Now it’s time to do some basic calculations, so grab the list you made in the sections above and your nearest calculator app. The formula will look like this:

cost-per-lead x (number of new leads per month / conversion rate) = total budget

Now let’s assume the following:

  • Cost-per-lead = $0.10
  • Number of new leads per month = 1000
  • Conversion rate = 2%

When we plug those numbers into the formula, it looks like this:

$0.10 x (1000 / .02) = $5000

That means you’d need a budget of $5000 each month to reach your goal of 1000 new leads. These numbers will change according to your goals. So, what about you, what is your budget?

Play with this formula a little to get a better grasp of the elements. It’ll make the rest of the process easier. Also, recognize that free cost per click calculators are available from many popular online sites.

Elements that Affect the Value of a Lead

The value of your leads isn’t always straightforward. Sometimes your lead will pay off, but only in a roundabout way. When you evaluate your leads, pay close attention to the following elements:

Bounce rate/dwell time: How does your visitor act once they land on your site? Do they leave immediately upon arrival? Or do they hang out and inspect your content?

Precedence: what’s their buying history?

Interaction frequency: Do these buyers need more handholding to make a purchase? If so, how often will you need to interact before they convert?

Geography: Is your prospects location a factor in their buying behavior? Are you willing to pay a higher amount for leads from certain areas?

AdWords and Facebook include segmentation strategy filters to help you increase your quality of leads.

You can use negative keywords to filter out terms that don’t convert. You can exclude sites that don’t include your intended target audience. You can even adjust the amount you’re willing to spend during different parts of the day.

Here’s an example. Dig into your data from your past campaign. Were your ads performing better during the day or the evening? What about weekends vs. weekdays?

Take this information and ask yourself if the quality of leads you bring in on the weekends is worth the extra cost. Can you dial it back a bit? If so, adjust your bid accordingly. You can also change your ad schedule to maximize the bang for your buck.

Hunt for Growth Opportunities

The Google Ads Traffic Estimator is part of the Google Keyword Planner. It’s an invaluable tool that will help you define your growth opportunities. In other words, if you were to increase your budget by X amount, what would be the likely results?

Google uses the data it derives from your present AdWords campaign to calculate the likely outcome. If you don’t have much experience working with different budgets, this tool is invaluable. It’ll give you a good idea of the traffic and revenue you may be missing out on.

How will doubling your budget affect your results? What about tripling your budget? Now how about reducing your budget by 50%? These numbers will help you get a better grasp of what’s possible.

As you use the tool, you’ll see how you can adjust your allocations over time. It’ll help you better define your daily, weekly, and monthly spend.
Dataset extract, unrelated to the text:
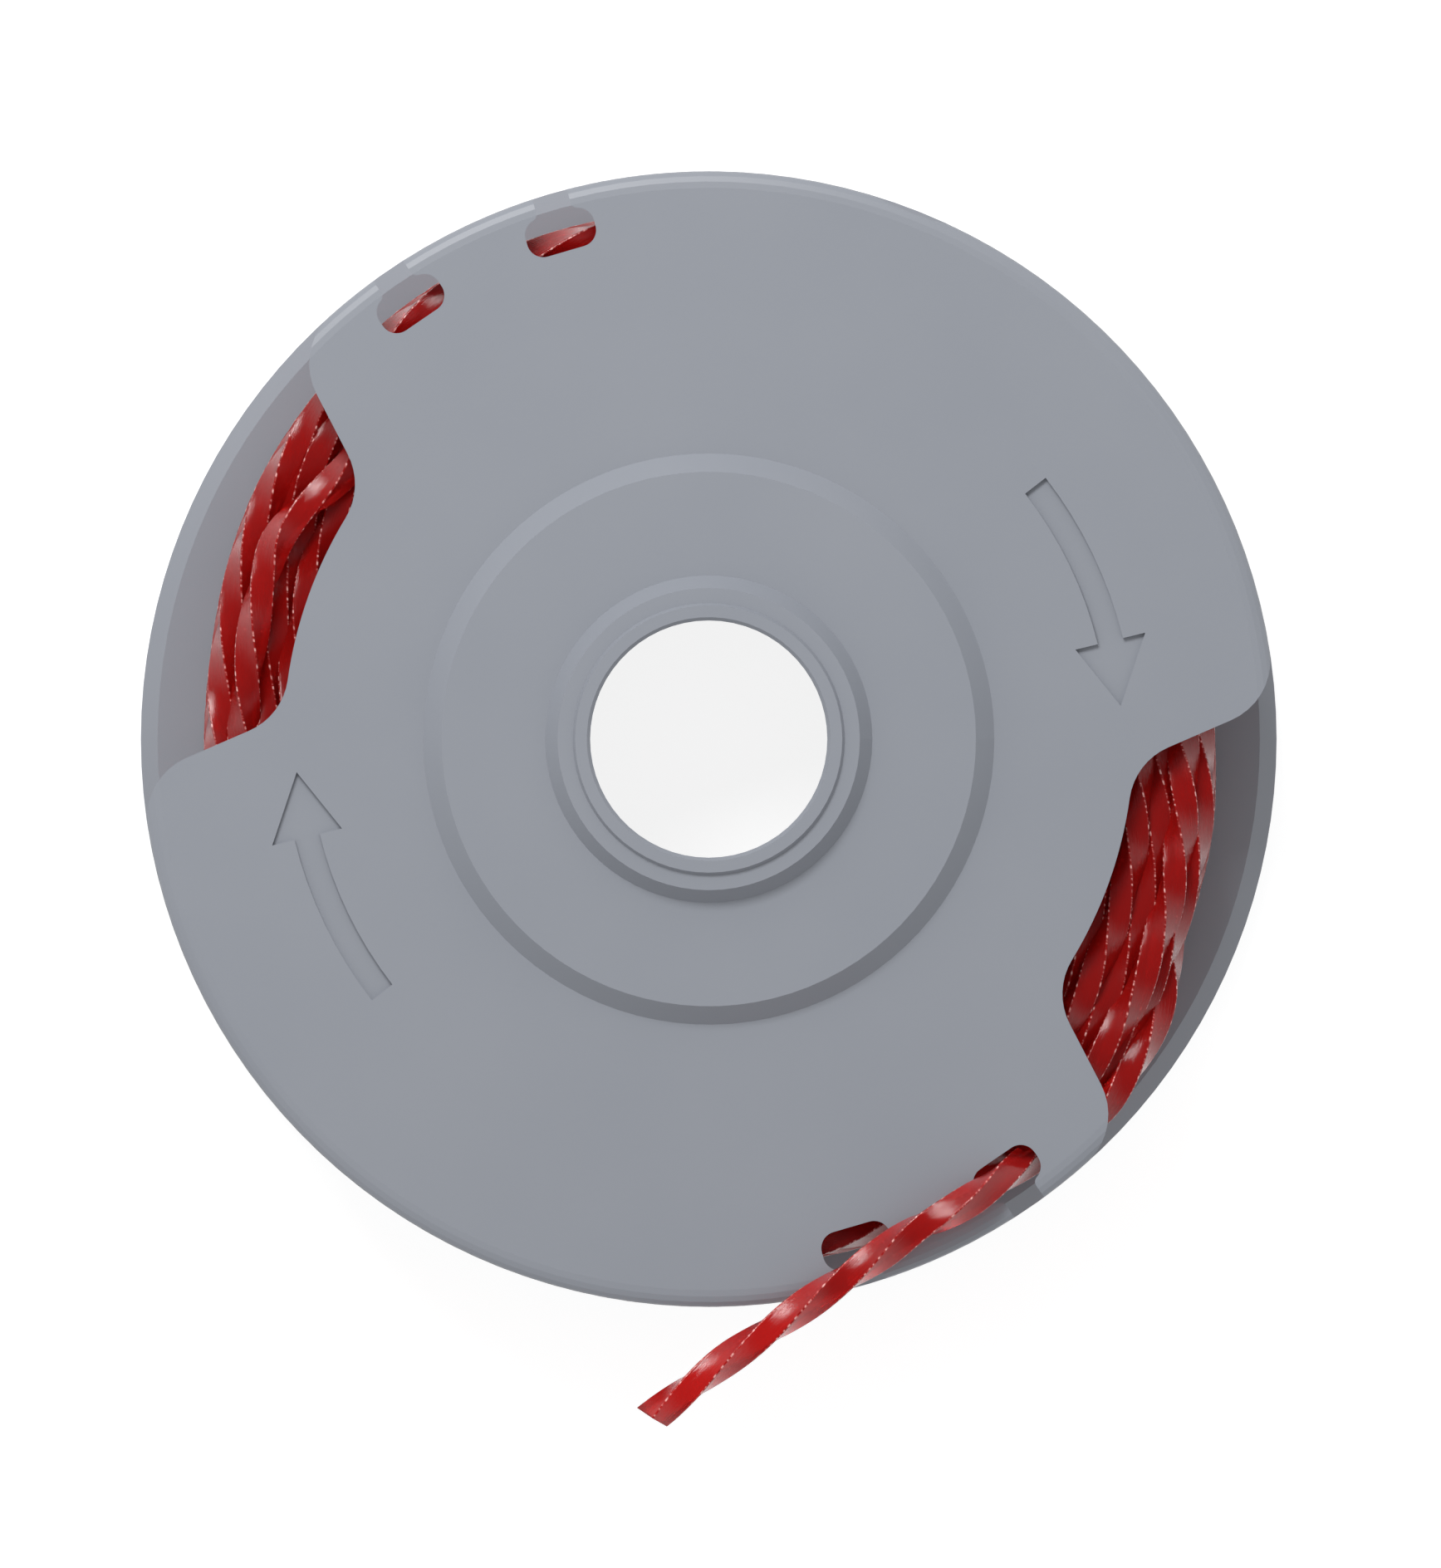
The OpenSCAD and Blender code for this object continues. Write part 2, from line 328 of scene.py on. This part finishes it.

Also, take into account free marketing avenues. Know the difference between SEO vs. PPC. It doesn’t make sense to spend thousands of dollars on your campaign when you could get the same results by implementing SEO changes to your website. Other strategies, such as content marketing, can be even more useful for creating long term revenue.

Know the marketing landscape before you start spending.

What’s Next?

PPC Campaign Management is all about knowing where to spend your dollars. But without proper market research, you might be throwing your money away. You must first research your target audience and competitors to determine whether there’s a market for your products.